Justin and Tyler are 363 days apart. Justin is 10/10/08 and Tyler is 10/08/09.
We actually brought Ty home on Justin’s birthday.
I’ve always loved birthdays.
Not really mine – Opening gifts was always weird and awkward for me.
But I loved celebrating other’s birthdays.
Because I’m glad they were born.
So when I had kids, I always wanted to try to give them the best birthday I could… No matter our financial situation, I tried to make their birthdays special. Because I was happy they were born.
Cake, decorations (even if I made them myself), friends and family… games and food.
But I noticed each year was becoming less fun for them.
They would get overwhelmed by the people.

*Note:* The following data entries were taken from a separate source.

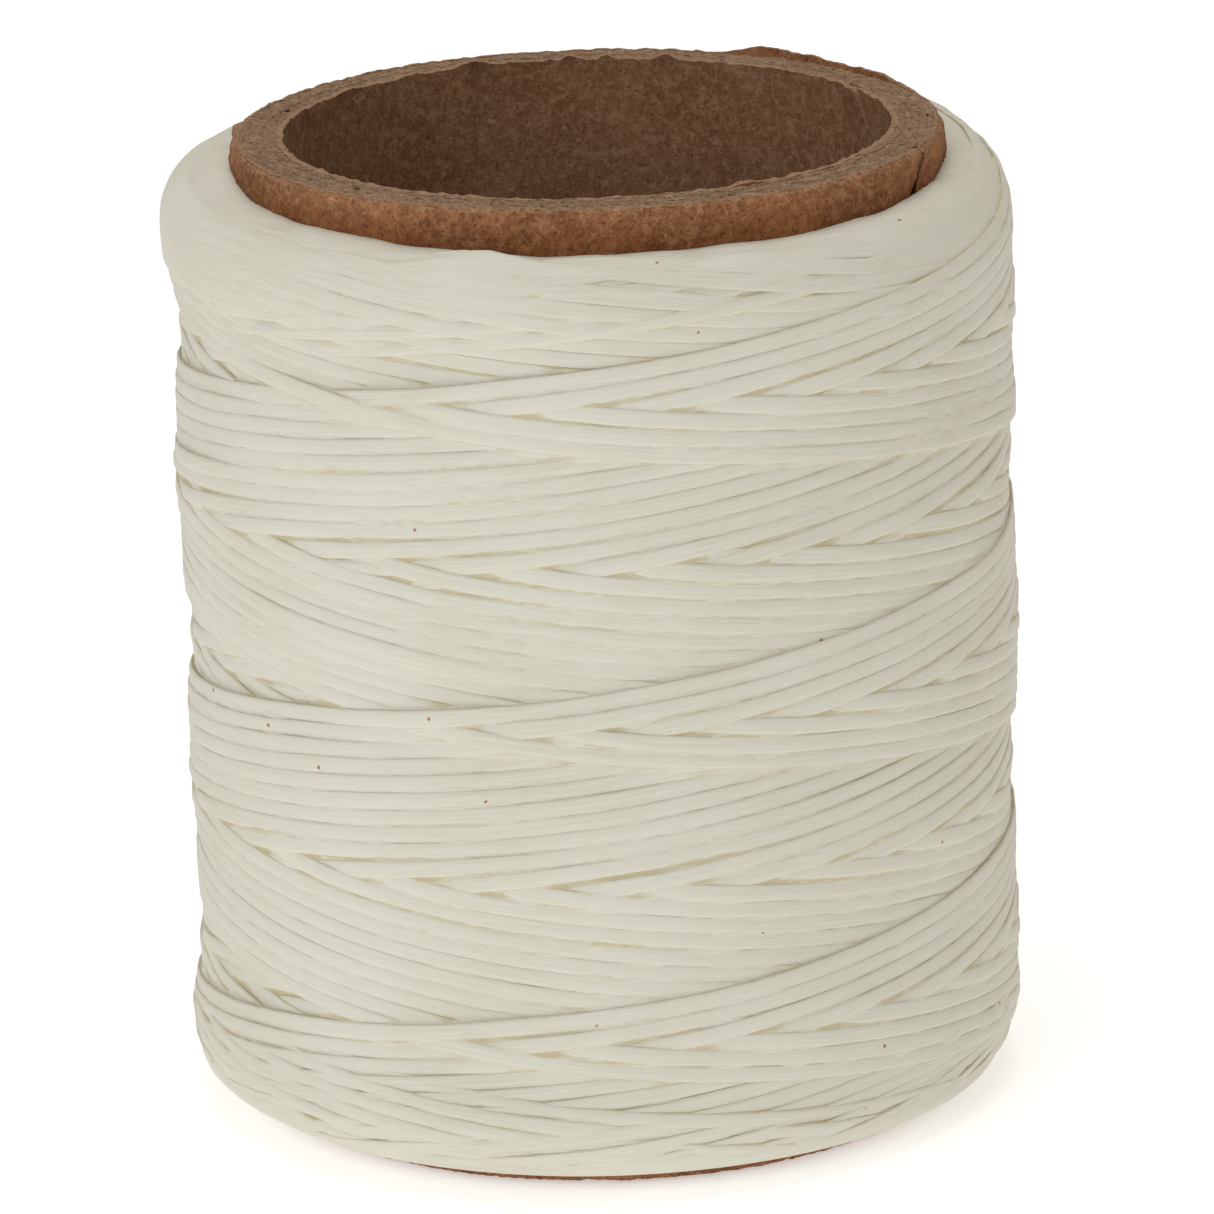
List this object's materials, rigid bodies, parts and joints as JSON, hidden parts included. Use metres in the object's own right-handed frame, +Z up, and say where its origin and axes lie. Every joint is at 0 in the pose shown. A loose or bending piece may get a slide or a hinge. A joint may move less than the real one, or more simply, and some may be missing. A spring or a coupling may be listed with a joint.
{
  "type": "waxed thread spool",
  "caption": "Waxed sewing thread cross-wound on a plain spiral-wound paper tube with an open bore, for hand stitching leather.",
  "frame": {"origin": "centre of the paper tube's bottom end", "axes": "+Z up along the tube's axis, -Y towards the front"},
  "size_m": [0.0488, 0.0488, 0.057],
  "materials": {
    "kraft_liner": "matte",
    "chipboard": "matte",
    "kraft_outer": "matte",
    "waxed_thread": "satin"
  },
  "bodies": {
    "root": {"inner_liner": "kraft_liner", "body_ply_1": "chipboard", "body_ply_2": "chipboard", "body_ply_3": "chipboard", "body_ply_4": "chipboard", "body_ply_5": "chipboard", "outer_ply": "kraft_outer", "winding_cover_1": "waxed_thread", "winding_cover_2": "waxed_thread", "winding_cover_3": "waxed_thread"}
  },
  "joints": []
}
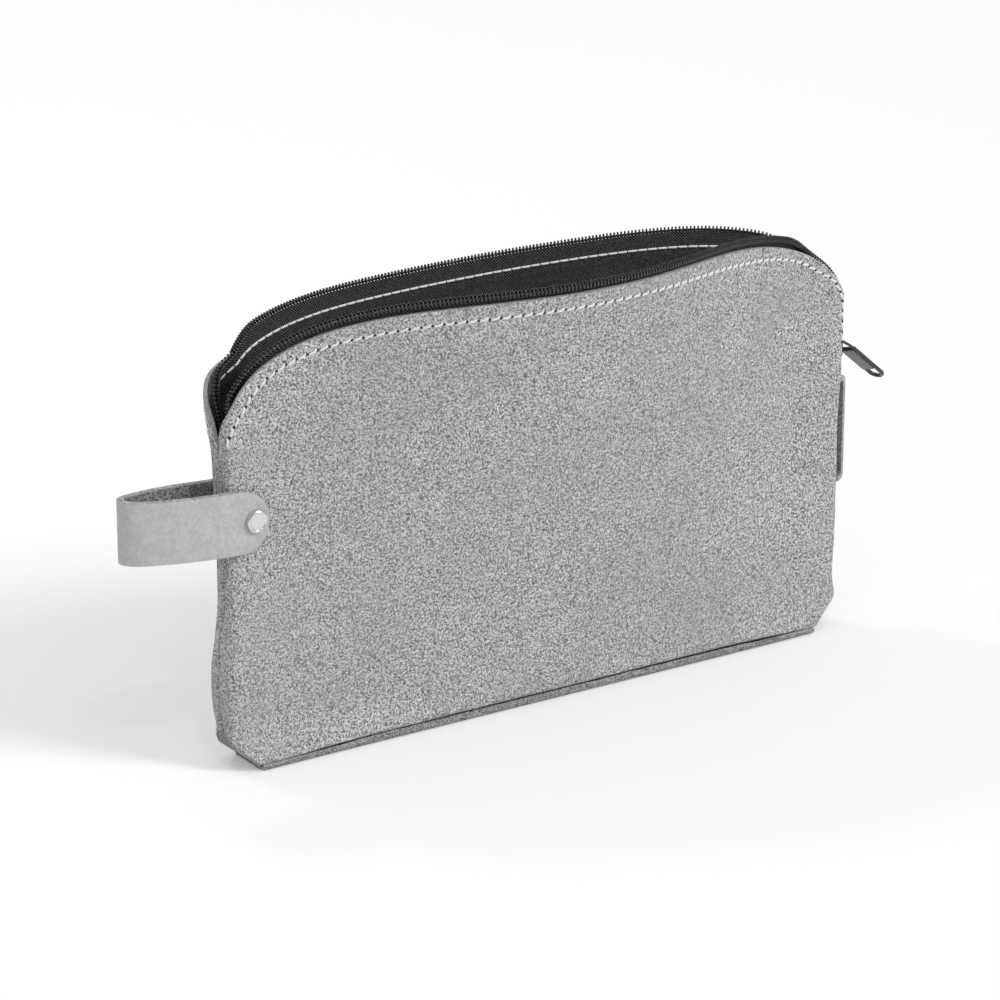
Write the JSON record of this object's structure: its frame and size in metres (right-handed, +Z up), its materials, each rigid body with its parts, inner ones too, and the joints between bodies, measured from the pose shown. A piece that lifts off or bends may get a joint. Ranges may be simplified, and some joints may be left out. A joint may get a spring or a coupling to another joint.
{
  "type": "zip pouch",
  "caption": "Soft upright leather zip pouch for small tools, with a curved open zip mouth, a riveted hand loop at one end and a small side loop at the other.",
  "frame": {"origin": "middle of the rest face, on the floor under the base", "axes": "+X towards the end of the bag with the zip slider, -Y out of the front panel, +Z up"},
  "size_m": [0.3173, 0.0717, 0.1619],
  "materials": {
    "suede": "soft napped suede, mid grey, cloudy",
    "strap_leather": "smooth vegetable-tanned strap, light grey, raw cut edges",
    "lining": "black diagonal twill",
    "zip_tape": "black woven tape",
    "zip_coil": "black moulded coil, satin",
    "thread": "light waxed thread",
    "black_metal": "black satin die casting",
    "rivet_steel": "polished nickel, lightly scuffed"
  },
  "bodies": {
    "bag": {"front_panel": "suede", "back_panel": "suede", "base_panel": "suede", "front_lining": "lining", "back_lining": "lining", "base_lining": "lining", "front_zip_tape": "zip_tape", "back_zip_tape": "zip_tape", "front_zip_coil": "zip_coil", "back_zip_coil": "zip_coil", "front_filler_cord": "zip_tape", "back_filler_cord": "zip_tape", "front_topstitching": "thread", "back_topstitching": "thread", "zip_bottom_stop": "black_metal", "zip_top_stops": "black_metal", "front_rivet_cap": "rivet_steel", "front_rivet_post": "rivet_steel", "back_rivet_cap": "rivet_steel", "back_rivet_post": "rivet_steel", "side_loop": "strap_leather", "side_loop_stitches": "thread"},
    "slider": {"slider_body": "black_metal"},
    "pull": {"pull_tab": "black_metal"},
    "hand_loop": {"hand_loop": "strap_leather"}
  },
  "joints": [
    {"name": "slider_travel", "type": "slide", "parent": "bag", "child": "slider", "axis": [0, 0, 1], "range_m": [0, 0.009]},
    {"name": "pull_swing", "type": "hinge", "parent": "slider", "child": "pull", "pos_m": [0.13035, 0, 0.1083], "axis": [0, -1, 0], "range_deg": [-10, 125]},
    {"name": "hand_loop_swing", "type": "hinge", "parent": "bag", "child": "hand_loop", "pos_m": [-0.1203, 0, 0.091], "axis": [0, 1, 0], "range_deg": [-18, 18]}
  ]
}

They didn’t want to eat the food, let alone the cake and ice cream.
They didn’t want to interact with the other people or the other kids, they didn’t like their routine being changed.
Although Tyler has finally figured out “presents” and LOVES opening gifts, Justin doesn’t really like toys, so he has no incentive to open them.
He humors me and opens one, but then gets bored, rounds up all the wrapping paper, takes it to his room and rips it up into confetti.
So each year we’ve backed off on what we did with them, had less and less people over.
It’s hard for me though.
I WANT to show them how special they are to me.
How much I am thankful for their birthday.
Thankful that they’re alive and in my life.
Show them just how much I love them.
For me, one of the ways I “show love” is by doing things for people.
So when I’m not able to have the big parties for the kids, it makes me feel bad… like I’m not being a good Mom.
I’m not showing my kids that I love them because either we can’t afford it or it’s too much for them.
Then I remember that those big parties, those gifts… those are things “I” want for them. That’s not what they want.
That’s not how they receive love from me.
So, just as we decided last year, this year is going to be different from what “I” wanted…
Instead of making them go through a party where they would end up in a room somewhere with their iPads, we’re not inviting people over, we’re not doing cake (well… I might make a cupcake or two for myself 😉 )
If we can afford it, a present for each of them that they’ll actually like.
And balloons ON their birthday, because they LOVE balloons.
I’m PRAYING we’ll be able to afford Dad to take off so he can to us them to the beach. Because they LOVE the beach.
We’ll stay as long as we can, playing in the water and the sand, come home and return to our normal schedule.
It might not seem like much, but to them, it’ll be the best birthday ever… and considering it’s THEIR birthdays… that’s all that matters.